Welcome to the first installment of my Thursday with an Editor series with Kensington Publishing's Megan Records, who has graciously agreed to kick off the series with an editor's interpretation of what your cover letter/query really says.
Megan Records has a B.A. in English and a M.S in Publishing. Before Kensington, she worked at an educational publishing house. Now, she’s found a job that actually pays her to do what she was already doing in her spare time—reading romance. For reading recommendations, tips for aspiring authors, and random comments from daily life as an editor, follow her on Twitter @meganrecords.
What we REALLY think when reading your cover letter/query
We editors are masters at tempering rejections. I have at least 5 stock phrases that sound much nicer than “I was bored by this book.” But what’s really going through my head when I read queries? Take a look:
I haven’t seen anything like this in the bookstore, so I decided to write it.
I think: Yeah…there’s probably a reason you haven’t seen this premise before. Or: Yeah, you clearly haven’t been in a bookstore in the last 10 years.
I can’t wait to go on Oprah and to see my book made into a film.
I think: Good luck with that. Clearly you are super out of touch with publishing reality. And I don’t feel like being the one to burst that bubble.
I’m a published author.
I think: Why don’t you list who you are published with? *googles your name* Oh, PublishAmerica.
I’ve been published in my high school newspaper, and had several letters to the editor printed in my local paper.
I think: This doesn’t count as published.
It took me thirteen years to write this book.
I think: I need you to write at least a book a year, if not two books a year. I’m thinking that’s going to be a problem.
I’m a mother of two high-schoolers, so I know how to write YA that appeals to all teenagers.
I think: I manage to dress myself every day, but that doesn’t mean I’m qualified to be a fashion designer.
If you are not the appropriate editor for my project, please give it to the correct one and send me their contact information.

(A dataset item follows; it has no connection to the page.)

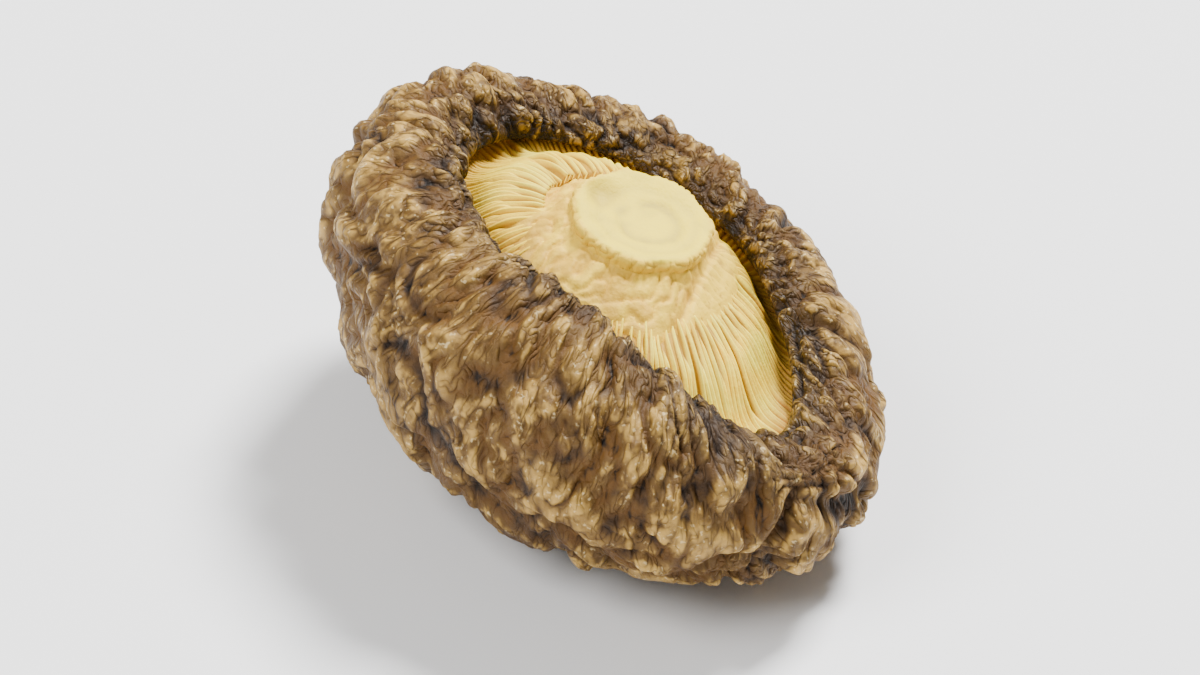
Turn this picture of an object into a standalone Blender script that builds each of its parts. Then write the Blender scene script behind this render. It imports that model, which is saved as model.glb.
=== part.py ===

I think: Riiight. If you can’t do your own research, I’m not going to do it for you.
I’m sending this to you exclusively.
I think: Why? I haven’t asked for one. Your query process is going to take forever if you give everyone exclusives.
The main characters are based on real people.
I think: In other words, you fictionalized your own life story. I’m guessing you probably won’t be open to editorial changes regarding plot or character…
This is a women’s fiction romance mystery with vampires.
I think: I don’t know how to sell this.
This manuscript has been a finalist in 17 contests.
I think: 17? And yet no editor/agent has picked it up yet? Most likely you’re spending too much time entering contests and not enough time revising the bulk of your book.
I’m a member of RWA (or ITW, MWA).
I think: Hooray! This author is definitely interested in writing as a career.